We need to create at least 10 million jobs for gainful employment annually to meet this challenge. China pulls 1 per cent of its population out of agriculture every year by providing them jobs in the construction and manufacturing sector. Job creation of this scale has not happened in India yet.
Reaping the demographic dividend will mean creating a good human capital through human development initiatives such as education, public health, family planning and economic policies. However, key indicators show that we have fallen short of expectation and rank 134 among 177 countries on the Human Development Index. One-third of our population is still below the poverty line.
The heartening point is that our literacy rate has touched 74 per cent from just 30 per cent after Independence. However, our four high population states accounting for 44 per cent of the country's population -- Uttar Pradesh, Bihar, Rajasthan and Andhra Pradesh —have not been able to bring the literacy rate to even 70 per cent.
High population densities have led to overloaded systems and infrastructural stress in our urban areas. More than 25 per cent of the urban population lives without sanitation and 24 per cent without access to tap water. India's 72 per cent population will be urbanised by 2030. At this trajectory, India will require the construction of 3.6 million housing units in each year, besides 66,000 new primary schools and 3,000 new health centres. Good connectivity, sanitation and health services are all more important for the population to function.

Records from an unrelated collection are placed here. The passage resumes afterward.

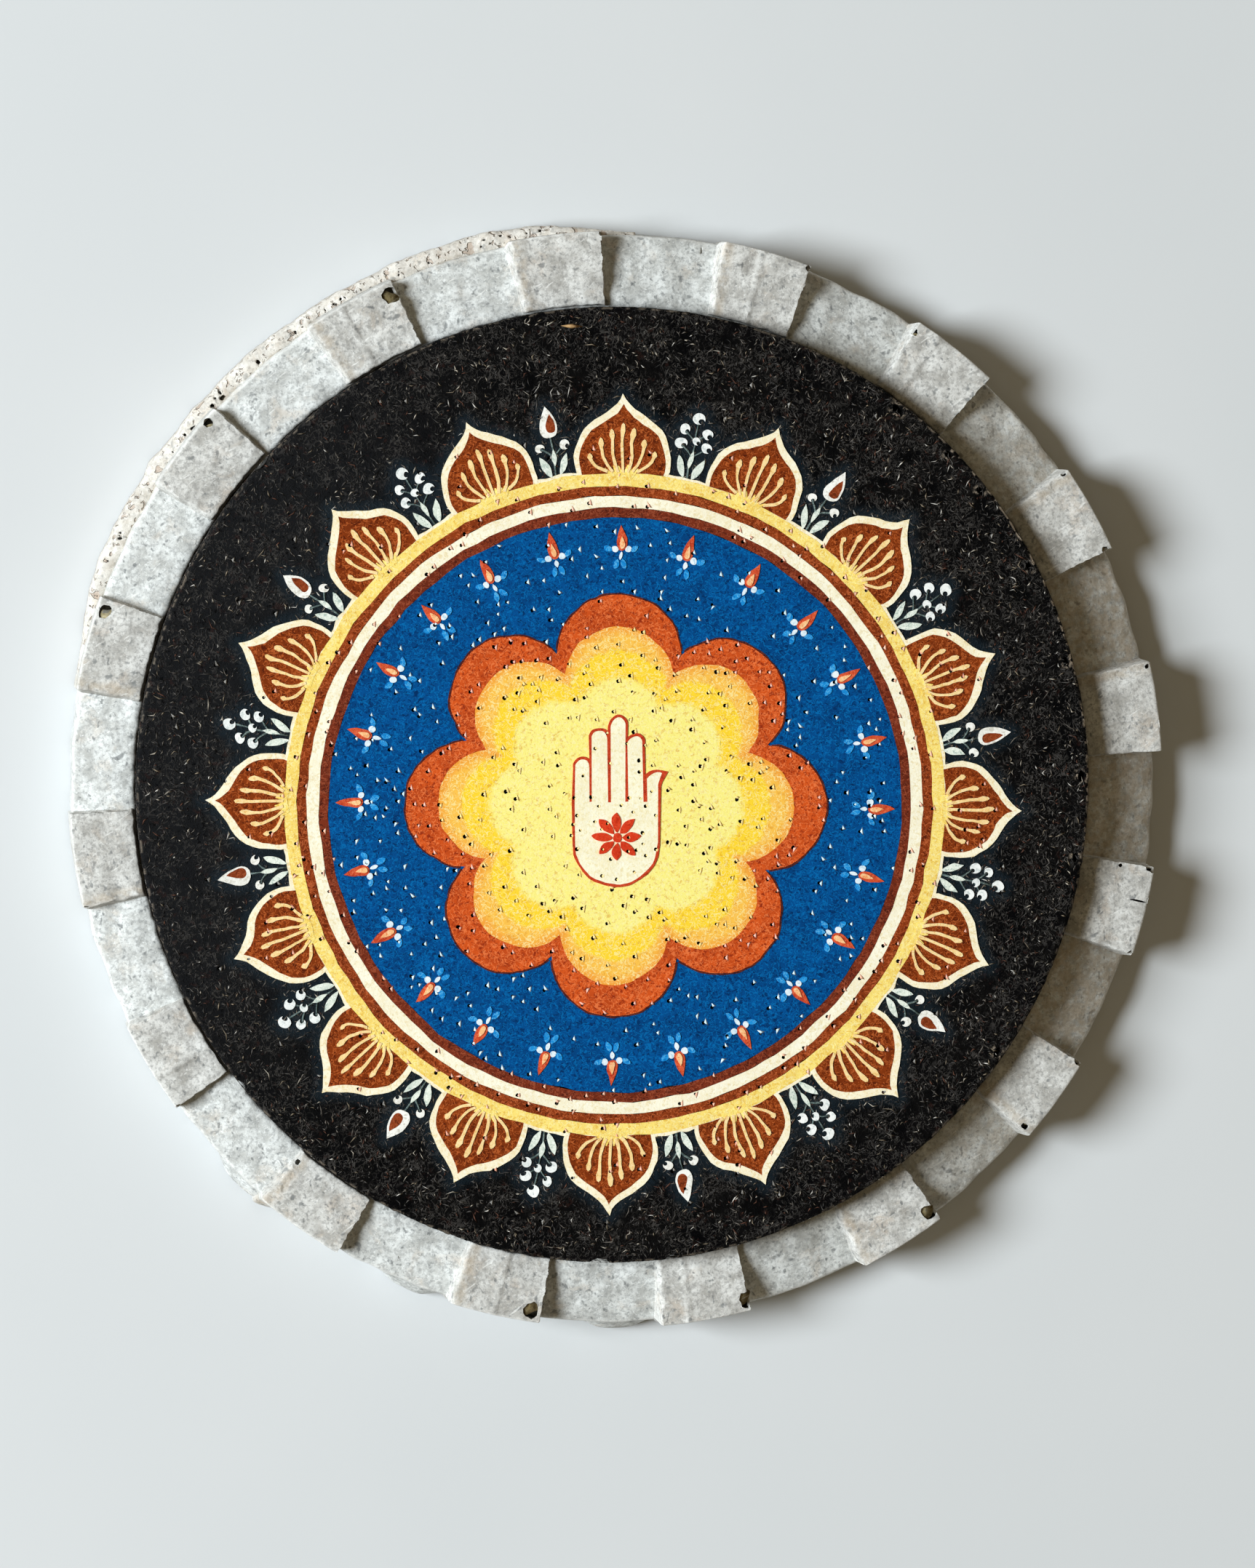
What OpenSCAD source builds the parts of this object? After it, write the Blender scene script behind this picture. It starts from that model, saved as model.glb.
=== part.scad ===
// Round cake of solid ink with a painted rosette, in a pleated paper tray.
// Millimetres. The origin is under the cake's centre on the table, +Z is up,
// and +Y points the way the fingers of the painted hand point.

/* [Ink cake] */
// Diameter of the ink cake
cake_d = 120; // [110:1:130]
// Thickness of the ink cake
cake_h = 11; // [9:0.5:14]
// Width of the small bevel round the cake's edges
cake_bevel = 0.4; // [0.2:0.1:0.8]
// Thickness of one layer of paint
paint_t = 0.1; // [0.1:0.02:0.16]

/* [Paper tray] */
// Gap between the cake's side and the tray
side_gap = 0.4; // [0.3:0.05:0.8]
// Width of the rim, from its bore to its outside
rim_w = 7.9; // [6:0.1:9]
// Height of the low paper between two pleats, at the bore
rim_h = 7.8; // [7:0.2:9]
// Height of that paper at the rim's outside
rim_edge_h = 4.8; // [4.4:0.2:6.4]
// How far the rim's outline is off the cake's centre, to +X
rim_shift_x = 0.9; // [0:0.1:1.5]
// How far the rim's outline is off the cake's centre, to +Y
rim_shift_y = 0.4; // [0:0.1:1]
// Thickness of one sheet of the handmade paper
paper_t = 0.3; // [0.2:0.05:0.4]
// Thickness of the card in the tray's floor
card_t = 0.8; // [0.6:0.1:1.2]
// Width of the paper that is folded under the floor
hem_w = 12; // [8:1:20]

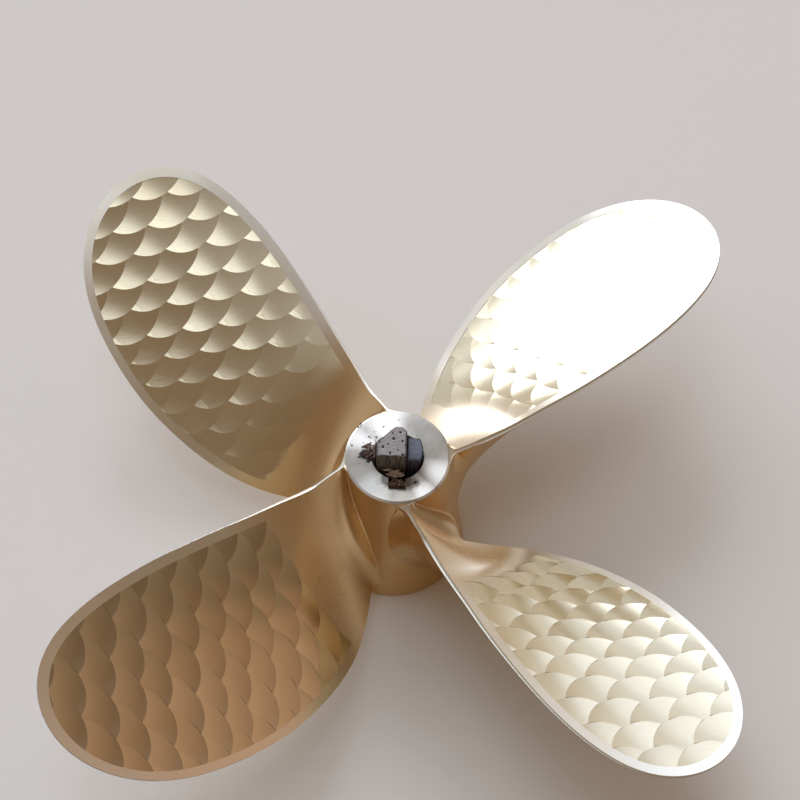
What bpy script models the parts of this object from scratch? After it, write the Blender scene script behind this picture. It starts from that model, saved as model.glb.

To sustain economic growth, it is important, therefore, to stabilise the population growth by implementing a combination of short- and long-term measures, bringing down disparities between different regions, societies and ethnic groups. There can be no two ways to reduce the fertility rate of 2.72 to the replacement level of growth.
Statistics show that India's poorest and most illiterate states — Uttar Pradesh, Bihar, Rajasthan and Madhya Pradesh — have the highest average fertility rate of 4.3. On the other hand, states like Kerala, Tamil Nadu and Karnataka have fertility rates equal or slightly higher than the replacement level of 2.1. This has been possible as the governments in these states have focussed on human development, opened up local economies and improved social services.
An improvement in women's and children's health has always brought down infant mortality rates and a decline in child birth rates. Similarly, literacy of women, longer stay in schools tend to decrease fertility rate of women. Indeed, life expectancy of Kerala is higher than that of China's 71 years. The female-male ratio of Kerala is again 1.06 which is comparable to China's 0.94 and exactly as it is in North America and Western Europe. In South Korea, two factors planned by the government have brought a rapid "demographic transition". First, the population became urbanised as they were given jobs and second, the government gave high priority to birth control education and contraceptive use. The high literacy rate was another important factor to bring the demographic advantage.
There is need, therefore, to shift the population policy objectives in favour of human development in India at the earliest. Fewer children also mean more income for parents and more spending by the nation on physical capital. Declining fertility means more women can join the workforce, reducing the dependency further. More workers mean more savings, which can fund more investment. The economic advantage of a workforce is so large that some economists attribute a sharp growth of the GDP to the increase in the working force. As human development brings up good human capital, the resurgent economic growth will bring in more employment, more income, more food and less poverty. Thus by focussing on human development, India can reap the demographic dividend that no other country can hope.